- Objective: Copy exactly the block of lines between the one containing "Turn this picture" and the one containing "top_straight = 165.0", inclusive.

- Rows:

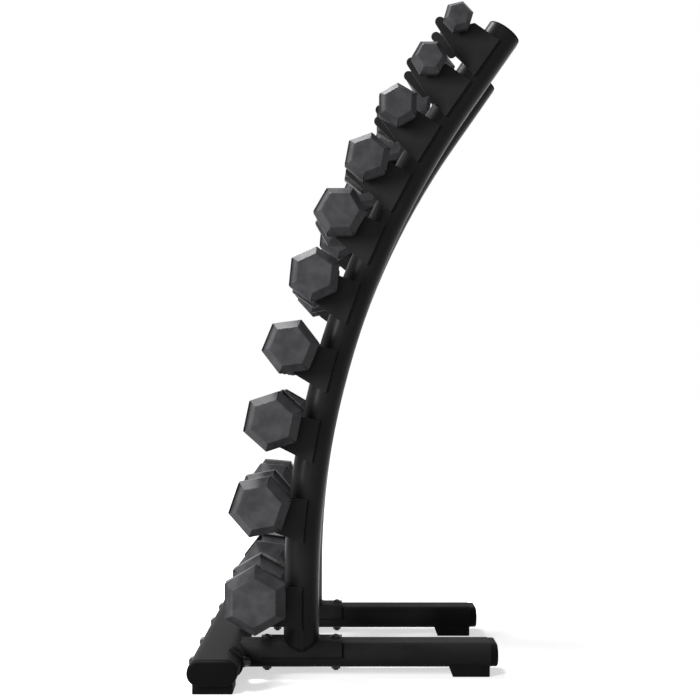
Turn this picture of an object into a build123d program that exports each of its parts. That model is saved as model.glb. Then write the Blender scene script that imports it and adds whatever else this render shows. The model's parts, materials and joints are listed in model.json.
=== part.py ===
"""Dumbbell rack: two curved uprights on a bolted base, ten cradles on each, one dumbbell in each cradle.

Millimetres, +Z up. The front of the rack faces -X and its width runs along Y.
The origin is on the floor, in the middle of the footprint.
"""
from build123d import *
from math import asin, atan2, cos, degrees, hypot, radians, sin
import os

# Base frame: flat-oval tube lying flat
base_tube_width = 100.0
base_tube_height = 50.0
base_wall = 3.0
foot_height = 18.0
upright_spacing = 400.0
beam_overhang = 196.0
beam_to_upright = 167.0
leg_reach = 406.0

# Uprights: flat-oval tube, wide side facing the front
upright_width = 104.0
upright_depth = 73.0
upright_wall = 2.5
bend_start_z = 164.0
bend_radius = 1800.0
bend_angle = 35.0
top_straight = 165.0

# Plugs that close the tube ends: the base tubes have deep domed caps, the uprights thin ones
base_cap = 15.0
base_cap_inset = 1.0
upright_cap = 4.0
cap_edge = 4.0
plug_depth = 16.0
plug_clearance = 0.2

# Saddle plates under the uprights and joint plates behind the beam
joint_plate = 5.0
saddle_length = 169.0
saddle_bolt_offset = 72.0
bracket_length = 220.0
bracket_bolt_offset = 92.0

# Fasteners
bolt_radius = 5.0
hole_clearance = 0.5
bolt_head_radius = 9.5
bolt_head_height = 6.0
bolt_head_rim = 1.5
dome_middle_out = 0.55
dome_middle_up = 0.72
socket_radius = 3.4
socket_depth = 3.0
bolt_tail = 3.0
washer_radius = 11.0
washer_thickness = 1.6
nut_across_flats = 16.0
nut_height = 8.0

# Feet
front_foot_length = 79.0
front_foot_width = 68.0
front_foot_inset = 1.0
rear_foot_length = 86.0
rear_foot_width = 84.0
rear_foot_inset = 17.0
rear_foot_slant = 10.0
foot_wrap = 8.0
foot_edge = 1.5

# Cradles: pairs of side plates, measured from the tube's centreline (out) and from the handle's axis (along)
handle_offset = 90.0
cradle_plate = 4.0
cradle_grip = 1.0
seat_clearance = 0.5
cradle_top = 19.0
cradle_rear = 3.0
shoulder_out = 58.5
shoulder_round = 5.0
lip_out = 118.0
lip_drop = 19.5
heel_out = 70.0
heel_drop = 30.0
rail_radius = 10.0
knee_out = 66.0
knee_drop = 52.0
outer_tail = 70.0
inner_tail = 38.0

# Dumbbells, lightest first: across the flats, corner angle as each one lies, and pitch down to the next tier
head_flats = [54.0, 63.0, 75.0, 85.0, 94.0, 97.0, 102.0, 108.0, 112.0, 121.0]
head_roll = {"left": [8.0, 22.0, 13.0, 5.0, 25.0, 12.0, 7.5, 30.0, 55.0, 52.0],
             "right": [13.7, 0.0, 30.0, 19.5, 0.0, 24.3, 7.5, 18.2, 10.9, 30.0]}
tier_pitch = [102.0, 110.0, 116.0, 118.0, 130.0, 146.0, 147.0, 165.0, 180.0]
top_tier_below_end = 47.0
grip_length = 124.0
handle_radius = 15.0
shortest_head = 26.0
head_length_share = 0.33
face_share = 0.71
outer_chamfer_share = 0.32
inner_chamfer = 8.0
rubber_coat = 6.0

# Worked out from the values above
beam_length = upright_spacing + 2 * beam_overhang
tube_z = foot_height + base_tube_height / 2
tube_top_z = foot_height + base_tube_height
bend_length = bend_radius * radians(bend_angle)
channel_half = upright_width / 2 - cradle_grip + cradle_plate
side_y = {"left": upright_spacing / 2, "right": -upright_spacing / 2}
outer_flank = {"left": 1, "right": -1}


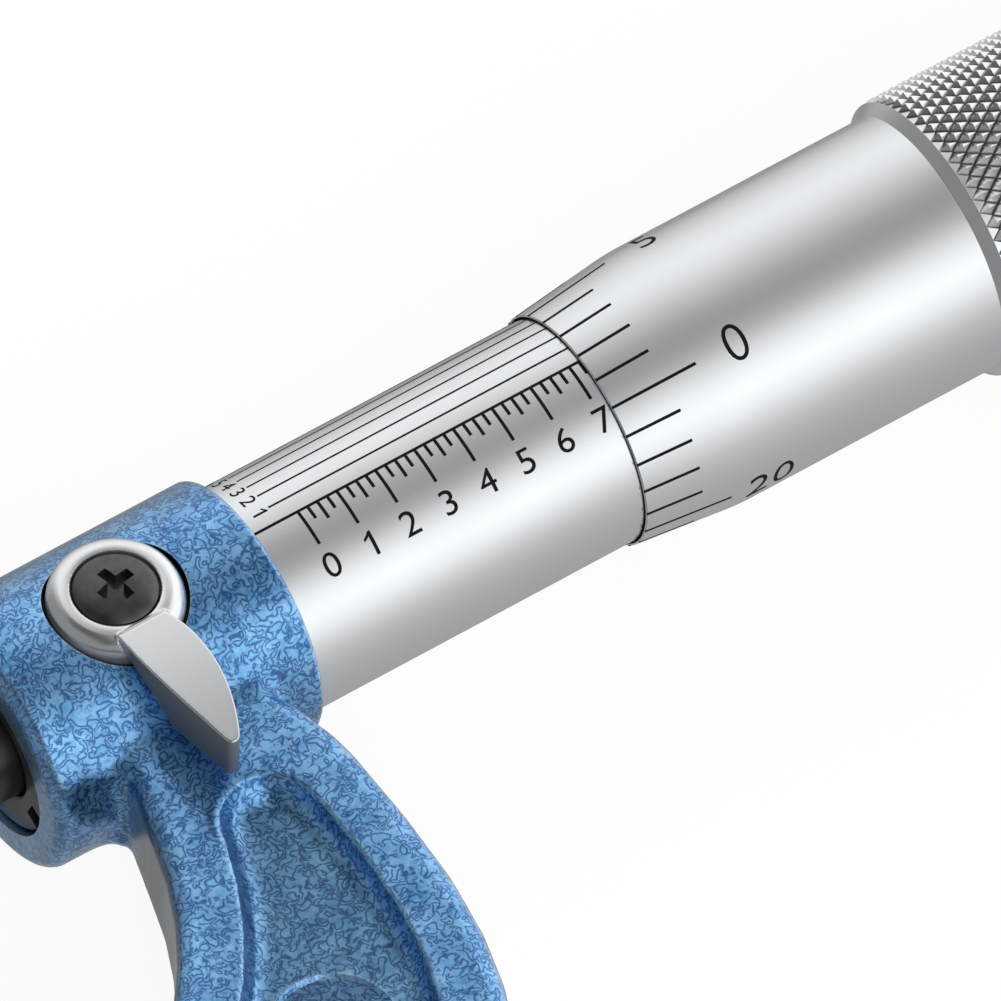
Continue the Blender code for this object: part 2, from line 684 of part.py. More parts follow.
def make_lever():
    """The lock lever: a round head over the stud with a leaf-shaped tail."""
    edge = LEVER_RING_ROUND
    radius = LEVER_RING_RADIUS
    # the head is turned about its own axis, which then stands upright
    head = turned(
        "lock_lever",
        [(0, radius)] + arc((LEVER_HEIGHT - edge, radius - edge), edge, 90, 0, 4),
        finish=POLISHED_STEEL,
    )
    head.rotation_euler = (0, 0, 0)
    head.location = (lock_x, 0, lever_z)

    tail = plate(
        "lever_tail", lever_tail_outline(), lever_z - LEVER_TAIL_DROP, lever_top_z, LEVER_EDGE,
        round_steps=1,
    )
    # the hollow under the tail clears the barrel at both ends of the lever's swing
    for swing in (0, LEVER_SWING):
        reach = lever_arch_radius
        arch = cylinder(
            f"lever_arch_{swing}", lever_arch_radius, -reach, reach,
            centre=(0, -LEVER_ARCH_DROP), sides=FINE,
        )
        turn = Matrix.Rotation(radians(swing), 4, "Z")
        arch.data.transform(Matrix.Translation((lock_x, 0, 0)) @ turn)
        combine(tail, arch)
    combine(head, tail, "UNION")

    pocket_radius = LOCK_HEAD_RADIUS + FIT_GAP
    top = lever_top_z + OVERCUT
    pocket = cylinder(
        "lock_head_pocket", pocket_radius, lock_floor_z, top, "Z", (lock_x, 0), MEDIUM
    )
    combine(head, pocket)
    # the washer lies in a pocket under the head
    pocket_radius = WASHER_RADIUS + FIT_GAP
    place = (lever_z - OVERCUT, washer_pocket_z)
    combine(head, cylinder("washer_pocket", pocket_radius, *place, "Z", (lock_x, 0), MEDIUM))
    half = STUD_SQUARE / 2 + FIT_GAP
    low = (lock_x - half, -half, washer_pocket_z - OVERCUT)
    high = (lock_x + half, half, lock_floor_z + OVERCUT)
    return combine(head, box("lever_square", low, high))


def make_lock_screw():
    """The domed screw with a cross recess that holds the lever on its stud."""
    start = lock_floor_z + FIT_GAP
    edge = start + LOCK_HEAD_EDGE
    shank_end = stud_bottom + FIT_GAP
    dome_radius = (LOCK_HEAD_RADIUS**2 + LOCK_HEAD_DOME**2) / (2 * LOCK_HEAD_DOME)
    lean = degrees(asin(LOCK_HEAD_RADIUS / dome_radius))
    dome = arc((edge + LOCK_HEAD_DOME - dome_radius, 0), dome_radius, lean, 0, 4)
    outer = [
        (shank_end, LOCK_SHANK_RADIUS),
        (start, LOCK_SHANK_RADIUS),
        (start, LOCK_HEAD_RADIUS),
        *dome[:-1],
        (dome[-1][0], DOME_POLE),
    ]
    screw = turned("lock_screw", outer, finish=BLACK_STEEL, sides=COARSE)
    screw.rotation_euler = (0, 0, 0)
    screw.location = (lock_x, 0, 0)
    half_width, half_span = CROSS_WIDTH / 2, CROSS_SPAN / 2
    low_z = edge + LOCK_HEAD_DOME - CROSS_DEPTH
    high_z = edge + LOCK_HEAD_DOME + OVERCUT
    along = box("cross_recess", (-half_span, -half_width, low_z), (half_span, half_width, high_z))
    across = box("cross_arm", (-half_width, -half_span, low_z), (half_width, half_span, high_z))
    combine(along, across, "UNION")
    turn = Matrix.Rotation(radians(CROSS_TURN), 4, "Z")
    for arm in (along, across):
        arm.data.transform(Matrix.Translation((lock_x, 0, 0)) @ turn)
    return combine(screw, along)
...
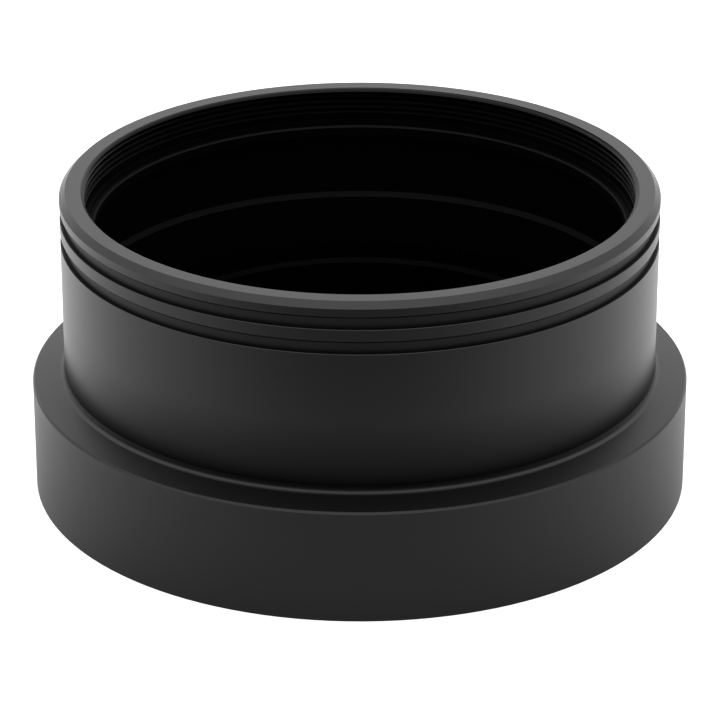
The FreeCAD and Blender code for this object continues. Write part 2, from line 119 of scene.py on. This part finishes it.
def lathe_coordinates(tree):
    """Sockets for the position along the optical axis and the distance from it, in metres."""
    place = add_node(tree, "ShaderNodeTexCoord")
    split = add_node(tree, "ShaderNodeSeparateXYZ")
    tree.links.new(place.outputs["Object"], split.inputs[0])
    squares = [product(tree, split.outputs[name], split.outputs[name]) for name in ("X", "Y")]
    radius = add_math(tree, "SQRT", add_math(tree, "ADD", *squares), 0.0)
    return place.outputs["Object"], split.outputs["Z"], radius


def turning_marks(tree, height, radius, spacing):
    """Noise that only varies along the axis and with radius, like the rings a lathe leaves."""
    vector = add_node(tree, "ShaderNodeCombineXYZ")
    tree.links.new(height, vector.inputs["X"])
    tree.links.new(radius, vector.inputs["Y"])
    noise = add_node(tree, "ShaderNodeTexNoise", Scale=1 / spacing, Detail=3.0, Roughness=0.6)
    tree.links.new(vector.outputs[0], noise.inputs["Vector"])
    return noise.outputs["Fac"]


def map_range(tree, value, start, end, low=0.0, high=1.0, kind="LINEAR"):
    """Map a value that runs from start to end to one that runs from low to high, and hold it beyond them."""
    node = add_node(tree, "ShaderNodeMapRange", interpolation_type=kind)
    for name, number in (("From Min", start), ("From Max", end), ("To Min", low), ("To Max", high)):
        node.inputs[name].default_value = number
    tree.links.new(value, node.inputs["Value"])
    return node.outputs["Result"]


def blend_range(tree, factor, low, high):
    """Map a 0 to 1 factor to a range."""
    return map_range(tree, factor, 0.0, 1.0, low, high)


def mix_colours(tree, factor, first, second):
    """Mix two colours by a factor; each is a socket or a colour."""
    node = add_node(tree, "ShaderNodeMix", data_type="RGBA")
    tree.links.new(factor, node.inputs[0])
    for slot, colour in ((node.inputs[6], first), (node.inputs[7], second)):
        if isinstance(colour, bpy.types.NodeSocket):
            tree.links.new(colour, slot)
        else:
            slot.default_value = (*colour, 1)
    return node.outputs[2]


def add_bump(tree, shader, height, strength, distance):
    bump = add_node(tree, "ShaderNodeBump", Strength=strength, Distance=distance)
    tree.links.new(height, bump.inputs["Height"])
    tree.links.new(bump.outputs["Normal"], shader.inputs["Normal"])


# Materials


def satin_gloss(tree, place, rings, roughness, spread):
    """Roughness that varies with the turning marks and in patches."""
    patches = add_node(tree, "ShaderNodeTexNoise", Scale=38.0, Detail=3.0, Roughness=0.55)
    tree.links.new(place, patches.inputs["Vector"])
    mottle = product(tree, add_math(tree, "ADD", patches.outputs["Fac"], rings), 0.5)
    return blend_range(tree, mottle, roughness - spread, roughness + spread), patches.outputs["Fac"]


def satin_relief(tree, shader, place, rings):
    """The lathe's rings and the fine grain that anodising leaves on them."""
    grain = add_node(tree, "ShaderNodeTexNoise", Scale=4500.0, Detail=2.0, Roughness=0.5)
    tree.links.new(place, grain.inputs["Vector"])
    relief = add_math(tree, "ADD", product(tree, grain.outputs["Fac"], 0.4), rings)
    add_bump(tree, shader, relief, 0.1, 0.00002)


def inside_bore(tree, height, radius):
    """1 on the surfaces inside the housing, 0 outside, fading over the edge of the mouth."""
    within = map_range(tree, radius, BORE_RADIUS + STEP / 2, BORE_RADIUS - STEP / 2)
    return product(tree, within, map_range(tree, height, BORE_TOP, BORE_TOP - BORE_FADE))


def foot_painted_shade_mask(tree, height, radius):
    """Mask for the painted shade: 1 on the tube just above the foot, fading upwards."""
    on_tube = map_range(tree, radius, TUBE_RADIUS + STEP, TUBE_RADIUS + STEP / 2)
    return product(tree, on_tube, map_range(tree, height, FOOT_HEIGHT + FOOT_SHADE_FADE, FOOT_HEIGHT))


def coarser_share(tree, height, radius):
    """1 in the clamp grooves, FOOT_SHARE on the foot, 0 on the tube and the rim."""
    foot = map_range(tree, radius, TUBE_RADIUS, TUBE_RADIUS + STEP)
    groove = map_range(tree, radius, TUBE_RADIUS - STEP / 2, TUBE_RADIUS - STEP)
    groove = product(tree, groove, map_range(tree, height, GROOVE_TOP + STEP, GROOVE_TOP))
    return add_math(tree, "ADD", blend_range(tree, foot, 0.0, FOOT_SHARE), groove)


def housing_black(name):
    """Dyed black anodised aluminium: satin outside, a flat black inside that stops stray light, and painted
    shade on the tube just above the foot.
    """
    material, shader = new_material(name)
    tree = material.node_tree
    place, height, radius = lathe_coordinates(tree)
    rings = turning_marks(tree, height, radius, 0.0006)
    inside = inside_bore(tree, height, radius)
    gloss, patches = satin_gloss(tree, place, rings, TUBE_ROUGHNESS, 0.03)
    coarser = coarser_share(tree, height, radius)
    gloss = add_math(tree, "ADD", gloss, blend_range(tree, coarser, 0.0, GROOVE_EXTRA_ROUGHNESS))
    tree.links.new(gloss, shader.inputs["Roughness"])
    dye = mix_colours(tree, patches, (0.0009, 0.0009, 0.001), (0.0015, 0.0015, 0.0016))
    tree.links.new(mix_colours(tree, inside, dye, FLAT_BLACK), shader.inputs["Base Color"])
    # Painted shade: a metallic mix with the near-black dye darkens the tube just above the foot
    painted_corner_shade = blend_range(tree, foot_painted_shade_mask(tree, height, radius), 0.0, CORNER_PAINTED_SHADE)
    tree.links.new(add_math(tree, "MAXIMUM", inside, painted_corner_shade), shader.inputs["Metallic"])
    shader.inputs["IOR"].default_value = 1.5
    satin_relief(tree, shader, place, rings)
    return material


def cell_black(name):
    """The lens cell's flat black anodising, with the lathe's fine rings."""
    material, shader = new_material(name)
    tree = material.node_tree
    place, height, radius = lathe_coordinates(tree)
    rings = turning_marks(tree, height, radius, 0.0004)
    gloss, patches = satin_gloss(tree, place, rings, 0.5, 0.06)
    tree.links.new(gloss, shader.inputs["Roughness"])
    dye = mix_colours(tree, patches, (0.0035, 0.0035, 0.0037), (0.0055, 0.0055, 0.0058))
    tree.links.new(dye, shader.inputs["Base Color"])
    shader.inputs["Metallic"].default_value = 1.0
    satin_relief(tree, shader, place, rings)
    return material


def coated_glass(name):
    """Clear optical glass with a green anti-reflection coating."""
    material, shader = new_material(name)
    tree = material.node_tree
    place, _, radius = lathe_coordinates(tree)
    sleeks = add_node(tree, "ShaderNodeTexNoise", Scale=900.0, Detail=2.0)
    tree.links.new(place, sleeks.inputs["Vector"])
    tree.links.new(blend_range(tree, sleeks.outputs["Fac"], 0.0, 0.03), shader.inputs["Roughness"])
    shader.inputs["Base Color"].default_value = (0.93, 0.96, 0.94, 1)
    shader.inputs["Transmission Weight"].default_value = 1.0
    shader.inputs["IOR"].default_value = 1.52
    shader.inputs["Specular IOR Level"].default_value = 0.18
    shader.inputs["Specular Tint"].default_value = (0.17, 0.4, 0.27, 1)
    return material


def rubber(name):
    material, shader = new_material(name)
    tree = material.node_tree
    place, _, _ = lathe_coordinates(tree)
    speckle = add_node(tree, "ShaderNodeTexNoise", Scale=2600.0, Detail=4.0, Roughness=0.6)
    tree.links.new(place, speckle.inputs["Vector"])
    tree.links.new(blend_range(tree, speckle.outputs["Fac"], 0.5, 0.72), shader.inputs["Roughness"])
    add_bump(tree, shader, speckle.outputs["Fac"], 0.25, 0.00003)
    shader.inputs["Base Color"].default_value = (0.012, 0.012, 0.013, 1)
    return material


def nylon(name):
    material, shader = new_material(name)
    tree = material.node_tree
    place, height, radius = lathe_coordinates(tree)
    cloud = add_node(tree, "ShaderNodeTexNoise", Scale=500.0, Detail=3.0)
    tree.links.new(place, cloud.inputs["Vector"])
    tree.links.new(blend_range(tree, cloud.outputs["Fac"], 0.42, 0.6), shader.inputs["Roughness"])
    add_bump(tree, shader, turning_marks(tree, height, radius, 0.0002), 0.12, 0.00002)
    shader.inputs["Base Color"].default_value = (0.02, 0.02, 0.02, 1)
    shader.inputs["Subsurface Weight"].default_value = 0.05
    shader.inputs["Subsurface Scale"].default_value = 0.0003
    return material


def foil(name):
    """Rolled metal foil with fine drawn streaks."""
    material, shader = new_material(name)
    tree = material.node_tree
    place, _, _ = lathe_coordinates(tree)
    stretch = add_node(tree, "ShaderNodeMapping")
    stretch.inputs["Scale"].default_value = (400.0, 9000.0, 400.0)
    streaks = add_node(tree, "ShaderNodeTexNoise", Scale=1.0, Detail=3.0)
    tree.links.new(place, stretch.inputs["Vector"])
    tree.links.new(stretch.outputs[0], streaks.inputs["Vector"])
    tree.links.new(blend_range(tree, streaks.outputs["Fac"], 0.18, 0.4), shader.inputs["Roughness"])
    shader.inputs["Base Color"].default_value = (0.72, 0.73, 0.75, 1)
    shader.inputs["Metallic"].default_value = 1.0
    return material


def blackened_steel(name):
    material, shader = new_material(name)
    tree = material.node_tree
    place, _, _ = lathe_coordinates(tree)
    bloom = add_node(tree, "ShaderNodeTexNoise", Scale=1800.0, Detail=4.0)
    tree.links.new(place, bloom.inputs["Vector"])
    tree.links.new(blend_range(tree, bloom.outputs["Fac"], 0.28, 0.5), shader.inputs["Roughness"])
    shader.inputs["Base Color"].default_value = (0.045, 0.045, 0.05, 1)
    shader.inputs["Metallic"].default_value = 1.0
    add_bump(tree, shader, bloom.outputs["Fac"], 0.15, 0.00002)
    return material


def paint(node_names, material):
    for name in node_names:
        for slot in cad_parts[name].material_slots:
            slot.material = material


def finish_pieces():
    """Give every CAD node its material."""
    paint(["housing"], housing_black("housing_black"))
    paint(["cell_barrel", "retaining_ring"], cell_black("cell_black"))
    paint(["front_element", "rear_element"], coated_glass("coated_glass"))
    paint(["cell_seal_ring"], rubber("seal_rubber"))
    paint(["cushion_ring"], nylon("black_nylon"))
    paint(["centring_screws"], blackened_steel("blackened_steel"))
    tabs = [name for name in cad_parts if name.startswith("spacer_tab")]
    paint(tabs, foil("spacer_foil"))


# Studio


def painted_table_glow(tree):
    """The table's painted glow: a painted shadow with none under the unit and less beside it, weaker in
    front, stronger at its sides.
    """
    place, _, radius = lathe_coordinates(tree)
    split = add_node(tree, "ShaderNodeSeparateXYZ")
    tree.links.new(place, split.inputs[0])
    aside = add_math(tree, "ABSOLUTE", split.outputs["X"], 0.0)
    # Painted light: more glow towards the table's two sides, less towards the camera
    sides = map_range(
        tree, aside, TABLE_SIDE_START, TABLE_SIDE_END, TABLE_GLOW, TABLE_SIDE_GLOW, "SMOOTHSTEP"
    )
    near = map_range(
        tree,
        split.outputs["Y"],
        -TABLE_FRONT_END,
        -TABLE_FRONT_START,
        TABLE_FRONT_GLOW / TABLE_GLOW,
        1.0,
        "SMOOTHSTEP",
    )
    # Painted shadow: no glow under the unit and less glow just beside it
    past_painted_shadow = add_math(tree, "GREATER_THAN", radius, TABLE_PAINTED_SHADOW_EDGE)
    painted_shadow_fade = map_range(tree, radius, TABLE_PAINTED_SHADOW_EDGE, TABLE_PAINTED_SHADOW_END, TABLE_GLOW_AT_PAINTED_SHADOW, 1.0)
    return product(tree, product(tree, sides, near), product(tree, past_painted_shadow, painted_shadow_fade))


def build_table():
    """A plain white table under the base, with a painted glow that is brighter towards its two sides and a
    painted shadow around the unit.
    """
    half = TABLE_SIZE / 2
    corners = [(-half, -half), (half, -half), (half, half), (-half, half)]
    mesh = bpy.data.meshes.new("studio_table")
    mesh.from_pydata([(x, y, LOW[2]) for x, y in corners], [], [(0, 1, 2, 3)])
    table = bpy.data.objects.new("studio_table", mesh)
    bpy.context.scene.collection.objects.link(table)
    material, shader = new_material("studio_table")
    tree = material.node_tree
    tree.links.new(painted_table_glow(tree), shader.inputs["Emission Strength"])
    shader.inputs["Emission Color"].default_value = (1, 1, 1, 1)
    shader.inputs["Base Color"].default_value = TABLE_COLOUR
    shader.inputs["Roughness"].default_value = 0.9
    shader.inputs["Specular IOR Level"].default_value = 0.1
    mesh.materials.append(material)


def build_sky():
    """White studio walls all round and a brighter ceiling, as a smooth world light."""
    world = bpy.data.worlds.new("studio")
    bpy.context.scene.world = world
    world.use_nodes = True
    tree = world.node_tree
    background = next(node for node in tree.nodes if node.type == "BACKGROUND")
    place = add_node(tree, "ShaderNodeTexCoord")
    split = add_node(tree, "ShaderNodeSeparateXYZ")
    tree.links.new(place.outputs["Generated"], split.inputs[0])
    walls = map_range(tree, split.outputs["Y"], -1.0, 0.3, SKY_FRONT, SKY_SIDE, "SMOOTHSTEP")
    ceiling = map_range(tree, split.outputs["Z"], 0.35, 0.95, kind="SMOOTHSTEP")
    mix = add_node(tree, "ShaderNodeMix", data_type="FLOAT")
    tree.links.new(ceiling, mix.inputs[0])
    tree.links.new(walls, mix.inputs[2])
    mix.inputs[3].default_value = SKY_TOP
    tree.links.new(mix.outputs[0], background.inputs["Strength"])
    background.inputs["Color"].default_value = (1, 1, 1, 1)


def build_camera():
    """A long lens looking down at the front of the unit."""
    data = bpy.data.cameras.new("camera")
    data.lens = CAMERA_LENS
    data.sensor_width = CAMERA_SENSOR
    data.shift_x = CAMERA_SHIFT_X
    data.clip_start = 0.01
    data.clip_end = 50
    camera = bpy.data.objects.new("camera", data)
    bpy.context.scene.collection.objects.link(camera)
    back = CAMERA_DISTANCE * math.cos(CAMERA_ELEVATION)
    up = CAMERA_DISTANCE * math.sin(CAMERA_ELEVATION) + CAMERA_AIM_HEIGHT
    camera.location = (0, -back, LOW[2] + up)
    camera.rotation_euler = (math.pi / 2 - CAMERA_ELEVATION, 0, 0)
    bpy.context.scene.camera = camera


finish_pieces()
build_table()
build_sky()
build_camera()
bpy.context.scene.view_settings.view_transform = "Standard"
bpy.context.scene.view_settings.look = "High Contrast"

- Written answer:
Turn this picture of an object into a build123d program that exports each of its parts. That model is saved as model.glb. Then write the Blender scene script that imports it and adds whatever else this render shows. The model's parts, materials and joints are listed in model.json.
=== part.py ===
"""Dumbbell rack: two curved uprights on a bolted base, ten cradles on each, one dumbbell in each cradle.

Millimetres, +Z up. The front of the rack faces -X and its width runs along Y.
The origin is on the floor, in the middle of the footprint.
"""
from build123d import *
from math import asin, atan2, cos, degrees, hypot, radians, sin
import os

# Base frame: flat-oval tube lying flat
base_tube_width = 100.0
base_tube_height = 50.0
base_wall = 3.0
foot_height = 18.0
upright_spacing = 400.0
beam_overhang = 196.0
beam_to_upright = 167.0
leg_reach = 406.0

# Uprights: flat-oval tube, wide side facing the front
upright_width = 104.0
upright_depth = 73.0
upright_wall = 2.5
bend_start_z = 164.0
bend_radius = 1800.0
bend_angle = 35.0
top_straight = 165.0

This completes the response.